Scripts that build objects:
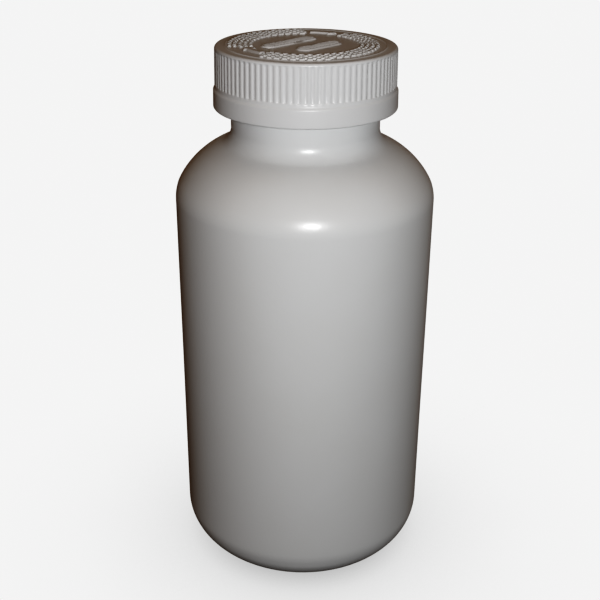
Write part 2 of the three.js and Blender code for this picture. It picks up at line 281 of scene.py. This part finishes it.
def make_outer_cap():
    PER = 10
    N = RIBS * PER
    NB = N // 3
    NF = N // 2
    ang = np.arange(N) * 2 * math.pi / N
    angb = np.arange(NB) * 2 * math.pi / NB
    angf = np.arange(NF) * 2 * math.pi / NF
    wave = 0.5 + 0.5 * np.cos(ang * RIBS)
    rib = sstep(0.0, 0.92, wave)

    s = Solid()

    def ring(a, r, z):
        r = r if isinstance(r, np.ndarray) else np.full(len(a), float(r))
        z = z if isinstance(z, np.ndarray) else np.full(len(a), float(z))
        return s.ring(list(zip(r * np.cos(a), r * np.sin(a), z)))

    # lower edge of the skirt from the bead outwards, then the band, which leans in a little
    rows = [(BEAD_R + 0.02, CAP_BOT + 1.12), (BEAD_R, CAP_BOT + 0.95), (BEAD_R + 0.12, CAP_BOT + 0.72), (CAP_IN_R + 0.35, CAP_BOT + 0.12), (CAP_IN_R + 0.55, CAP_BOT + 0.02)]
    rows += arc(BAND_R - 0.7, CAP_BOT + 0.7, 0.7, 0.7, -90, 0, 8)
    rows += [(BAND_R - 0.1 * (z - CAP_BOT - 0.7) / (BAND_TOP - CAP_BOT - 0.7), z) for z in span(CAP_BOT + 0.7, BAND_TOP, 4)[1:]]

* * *

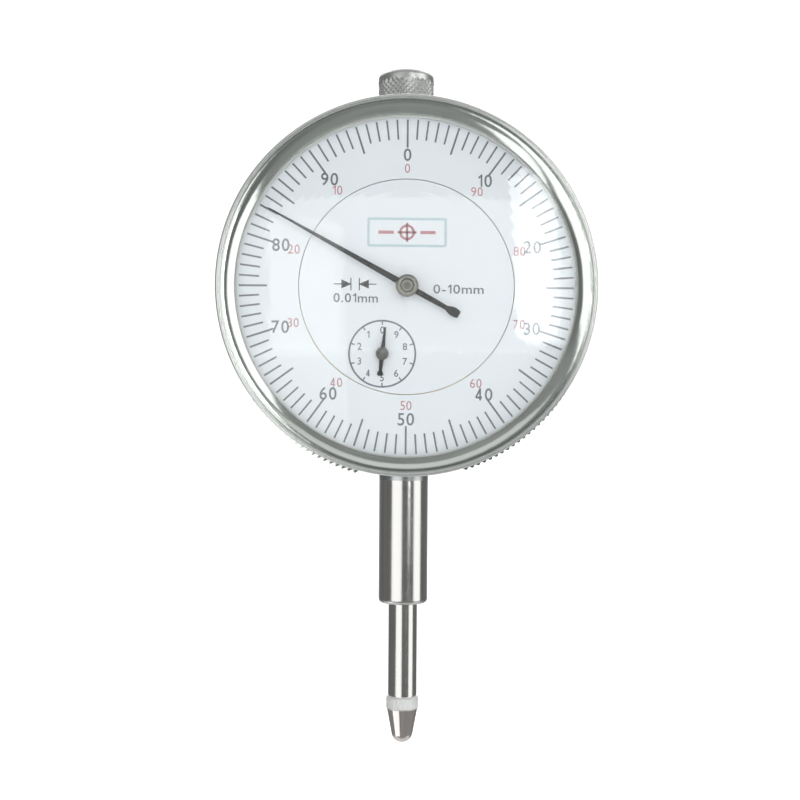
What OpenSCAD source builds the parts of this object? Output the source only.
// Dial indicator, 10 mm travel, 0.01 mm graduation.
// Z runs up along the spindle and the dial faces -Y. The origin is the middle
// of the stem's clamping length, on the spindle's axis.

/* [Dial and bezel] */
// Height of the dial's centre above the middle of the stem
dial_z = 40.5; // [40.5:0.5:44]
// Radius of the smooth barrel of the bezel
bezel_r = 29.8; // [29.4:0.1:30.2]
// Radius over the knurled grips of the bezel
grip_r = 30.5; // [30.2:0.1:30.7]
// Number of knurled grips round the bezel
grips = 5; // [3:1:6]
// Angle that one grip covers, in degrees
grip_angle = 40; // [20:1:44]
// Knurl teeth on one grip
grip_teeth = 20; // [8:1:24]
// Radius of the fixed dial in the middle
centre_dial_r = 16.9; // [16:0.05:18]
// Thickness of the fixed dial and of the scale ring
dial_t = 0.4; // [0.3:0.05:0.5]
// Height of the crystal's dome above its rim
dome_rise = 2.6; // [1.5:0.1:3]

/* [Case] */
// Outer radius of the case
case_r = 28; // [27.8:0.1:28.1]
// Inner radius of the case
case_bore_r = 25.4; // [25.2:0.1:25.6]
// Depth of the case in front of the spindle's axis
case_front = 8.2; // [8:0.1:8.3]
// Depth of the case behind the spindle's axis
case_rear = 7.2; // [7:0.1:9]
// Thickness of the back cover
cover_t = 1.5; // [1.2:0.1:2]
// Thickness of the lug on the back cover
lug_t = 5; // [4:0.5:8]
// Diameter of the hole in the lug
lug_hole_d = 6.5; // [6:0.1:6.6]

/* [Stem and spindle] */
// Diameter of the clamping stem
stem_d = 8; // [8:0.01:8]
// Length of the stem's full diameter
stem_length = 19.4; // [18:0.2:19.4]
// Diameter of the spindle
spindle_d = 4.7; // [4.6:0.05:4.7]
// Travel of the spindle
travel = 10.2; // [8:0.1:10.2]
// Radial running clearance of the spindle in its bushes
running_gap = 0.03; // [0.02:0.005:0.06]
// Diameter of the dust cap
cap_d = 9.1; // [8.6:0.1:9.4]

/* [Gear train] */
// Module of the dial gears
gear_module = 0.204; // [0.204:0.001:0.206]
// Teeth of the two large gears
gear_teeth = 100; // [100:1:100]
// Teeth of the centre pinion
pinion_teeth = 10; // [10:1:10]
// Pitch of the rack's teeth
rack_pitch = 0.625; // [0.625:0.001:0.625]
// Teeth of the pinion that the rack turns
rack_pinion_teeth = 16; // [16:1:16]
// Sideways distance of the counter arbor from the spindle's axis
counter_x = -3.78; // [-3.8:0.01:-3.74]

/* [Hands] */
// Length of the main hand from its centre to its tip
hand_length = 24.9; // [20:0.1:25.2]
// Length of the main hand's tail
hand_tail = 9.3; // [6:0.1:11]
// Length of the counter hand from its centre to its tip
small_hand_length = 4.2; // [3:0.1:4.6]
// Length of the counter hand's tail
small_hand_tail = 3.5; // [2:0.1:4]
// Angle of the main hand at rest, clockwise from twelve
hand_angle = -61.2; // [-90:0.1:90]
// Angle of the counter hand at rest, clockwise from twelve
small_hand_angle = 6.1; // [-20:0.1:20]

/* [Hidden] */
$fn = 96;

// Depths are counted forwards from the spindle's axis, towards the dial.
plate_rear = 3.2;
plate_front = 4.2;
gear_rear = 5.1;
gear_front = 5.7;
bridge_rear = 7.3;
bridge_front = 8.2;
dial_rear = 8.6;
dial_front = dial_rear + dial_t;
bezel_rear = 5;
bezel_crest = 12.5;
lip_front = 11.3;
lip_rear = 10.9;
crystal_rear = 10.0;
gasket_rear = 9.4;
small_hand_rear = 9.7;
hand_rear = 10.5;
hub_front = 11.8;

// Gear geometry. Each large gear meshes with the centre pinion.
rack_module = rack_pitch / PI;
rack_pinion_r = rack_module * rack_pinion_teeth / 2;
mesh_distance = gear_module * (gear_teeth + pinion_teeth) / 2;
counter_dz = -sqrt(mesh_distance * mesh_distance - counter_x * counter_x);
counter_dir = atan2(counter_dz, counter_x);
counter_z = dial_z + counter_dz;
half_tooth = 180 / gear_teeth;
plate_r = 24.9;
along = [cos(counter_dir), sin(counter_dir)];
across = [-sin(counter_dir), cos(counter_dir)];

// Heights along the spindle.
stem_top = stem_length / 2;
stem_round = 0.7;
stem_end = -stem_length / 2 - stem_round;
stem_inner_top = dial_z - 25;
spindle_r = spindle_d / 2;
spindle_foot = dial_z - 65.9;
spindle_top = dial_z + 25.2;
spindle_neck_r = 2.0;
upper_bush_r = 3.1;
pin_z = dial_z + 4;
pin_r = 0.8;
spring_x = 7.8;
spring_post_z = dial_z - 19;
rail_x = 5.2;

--

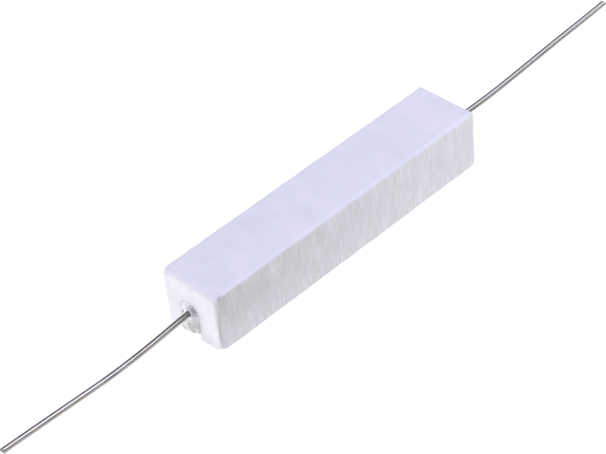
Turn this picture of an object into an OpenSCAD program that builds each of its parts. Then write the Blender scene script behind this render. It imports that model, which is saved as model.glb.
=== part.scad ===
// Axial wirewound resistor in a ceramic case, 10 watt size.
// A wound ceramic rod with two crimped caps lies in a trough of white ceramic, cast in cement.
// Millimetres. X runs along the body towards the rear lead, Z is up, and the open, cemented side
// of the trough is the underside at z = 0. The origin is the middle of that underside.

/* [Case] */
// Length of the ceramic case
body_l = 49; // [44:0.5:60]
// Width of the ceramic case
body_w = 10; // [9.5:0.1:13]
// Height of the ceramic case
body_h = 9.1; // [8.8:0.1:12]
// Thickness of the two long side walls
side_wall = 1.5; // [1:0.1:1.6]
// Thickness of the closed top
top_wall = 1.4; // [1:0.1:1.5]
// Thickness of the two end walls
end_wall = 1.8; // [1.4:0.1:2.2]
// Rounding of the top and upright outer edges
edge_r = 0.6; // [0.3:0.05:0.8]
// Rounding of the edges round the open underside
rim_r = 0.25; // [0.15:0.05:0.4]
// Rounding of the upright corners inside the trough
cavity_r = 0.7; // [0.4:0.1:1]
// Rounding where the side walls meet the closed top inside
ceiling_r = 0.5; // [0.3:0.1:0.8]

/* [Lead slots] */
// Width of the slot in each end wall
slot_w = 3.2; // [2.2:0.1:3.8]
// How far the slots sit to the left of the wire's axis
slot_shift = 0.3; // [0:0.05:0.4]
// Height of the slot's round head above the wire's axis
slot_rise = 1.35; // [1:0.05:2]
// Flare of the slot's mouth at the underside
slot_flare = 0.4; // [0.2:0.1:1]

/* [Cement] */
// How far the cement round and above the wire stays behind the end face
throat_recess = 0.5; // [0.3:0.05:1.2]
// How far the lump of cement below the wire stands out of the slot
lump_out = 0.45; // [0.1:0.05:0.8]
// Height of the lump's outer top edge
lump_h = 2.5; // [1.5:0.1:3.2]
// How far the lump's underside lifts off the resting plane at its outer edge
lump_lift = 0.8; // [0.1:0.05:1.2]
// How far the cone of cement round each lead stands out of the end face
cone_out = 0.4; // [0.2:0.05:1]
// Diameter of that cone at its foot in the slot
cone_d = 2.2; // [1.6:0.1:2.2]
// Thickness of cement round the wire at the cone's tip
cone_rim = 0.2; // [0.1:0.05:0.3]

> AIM
In the listing above, find the line containing "Write part 2" and the line containing "rows += [(BAND_R", then repeat those two lines and everything between them exactly.

> CORRECT OUTPUT
Write part 2 of the three.js and Blender code for this picture. It picks up at line 281 of scene.py. This part finishes it.
def make_outer_cap():
    PER = 10
    N = RIBS * PER
    NB = N // 3
    NF = N // 2
    ang = np.arange(N) * 2 * math.pi / N
    angb = np.arange(NB) * 2 * math.pi / NB
    angf = np.arange(NF) * 2 * math.pi / NF
    wave = 0.5 + 0.5 * np.cos(ang * RIBS)
    rib = sstep(0.0, 0.92, wave)

    s = Solid()

    def ring(a, r, z):
        r = r if isinstance(r, np.ndarray) else np.full(len(a), float(r))
        z = z if isinstance(z, np.ndarray) else np.full(len(a), float(z))
        return s.ring(list(zip(r * np.cos(a), r * np.sin(a), z)))

    # lower edge of the skirt from the bead outwards, then the band, which leans in a little
    rows = [(BEAD_R + 0.02, CAP_BOT + 1.12), (BEAD_R, CAP_BOT + 0.95), (BEAD_R + 0.12, CAP_BOT + 0.72), (CAP_IN_R + 0.35, CAP_BOT + 0.12), (CAP_IN_R + 0.55, CAP_BOT + 0.02)]
    rows += arc(BAND_R - 0.7, CAP_BOT + 0.7, 0.7, 0.7, -90, 0, 8)
    rows += [(BAND_R - 0.1 * (z - CAP_BOT - 0.7) / (BAND_TOP - CAP_BOT - 0.7), z) for z in span(CAP_BOT + 0.7, BAND_TOP, 4)[1:]]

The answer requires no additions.